What this task involves: Write the material out again exactly.

start Data

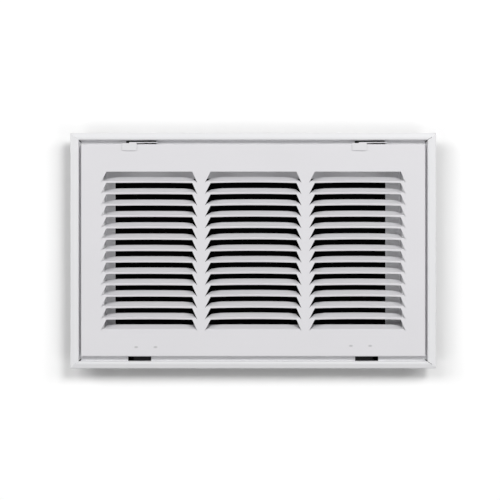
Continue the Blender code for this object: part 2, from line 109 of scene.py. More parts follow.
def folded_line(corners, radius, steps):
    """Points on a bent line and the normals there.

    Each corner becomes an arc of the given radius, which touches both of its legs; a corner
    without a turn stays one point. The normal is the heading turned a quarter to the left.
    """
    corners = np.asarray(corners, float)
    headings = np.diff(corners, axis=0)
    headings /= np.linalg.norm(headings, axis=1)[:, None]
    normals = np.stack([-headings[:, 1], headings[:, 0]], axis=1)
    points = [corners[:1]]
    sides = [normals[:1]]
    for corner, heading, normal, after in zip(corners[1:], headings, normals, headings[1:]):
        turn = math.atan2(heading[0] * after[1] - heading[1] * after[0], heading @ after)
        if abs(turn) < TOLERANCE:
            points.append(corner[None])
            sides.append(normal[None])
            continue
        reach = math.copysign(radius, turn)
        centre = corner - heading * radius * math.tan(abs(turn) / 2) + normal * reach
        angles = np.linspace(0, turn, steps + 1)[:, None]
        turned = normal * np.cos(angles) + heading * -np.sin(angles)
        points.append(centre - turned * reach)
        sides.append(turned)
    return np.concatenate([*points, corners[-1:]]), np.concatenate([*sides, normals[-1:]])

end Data

Result for this task:
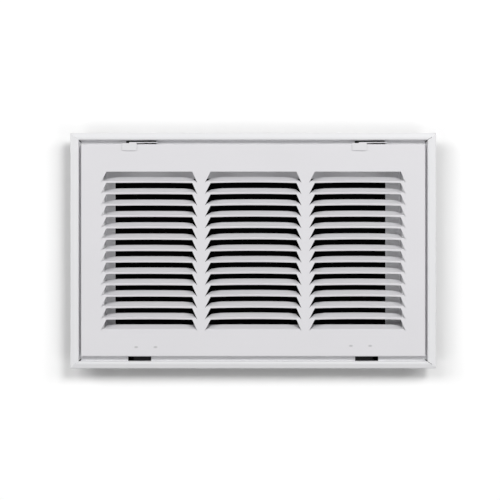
Continue the Blender code for this object: part 2, from line 109 of scene.py. More parts follow.
def folded_line(corners, radius, steps):
    """Points on a bent line and the normals there.

    Each corner becomes an arc of the given radius, which touches both of its legs; a corner
    without a turn stays one point. The normal is the heading turned a quarter to the left.
    """
    corners = np.asarray(corners, float)
    headings = np.diff(corners, axis=0)
    headings /= np.linalg.norm(headings, axis=1)[:, None]
    normals = np.stack([-headings[:, 1], headings[:, 0]], axis=1)
    points = [corners[:1]]
    sides = [normals[:1]]
    for corner, heading, normal, after in zip(corners[1:], headings, normals, headings[1:]):
        turn = math.atan2(heading[0] * after[1] - heading[1] * after[0], heading @ after)
        if abs(turn) < TOLERANCE:
            points.append(corner[None])
            sides.append(normal[None])
            continue
        reach = math.copysign(radius, turn)
        centre = corner - heading * radius * math.tan(abs(turn) / 2) + normal * reach
        angles = np.linspace(0, turn, steps + 1)[:, None]
        turned = normal * np.cos(angles) + heading * -np.sin(angles)
        points.append(centre - turned * reach)
        sides.append(turned)
    return np.concatenate([*points, corners[-1:]]), np.concatenate([*sides, normals[-1:]])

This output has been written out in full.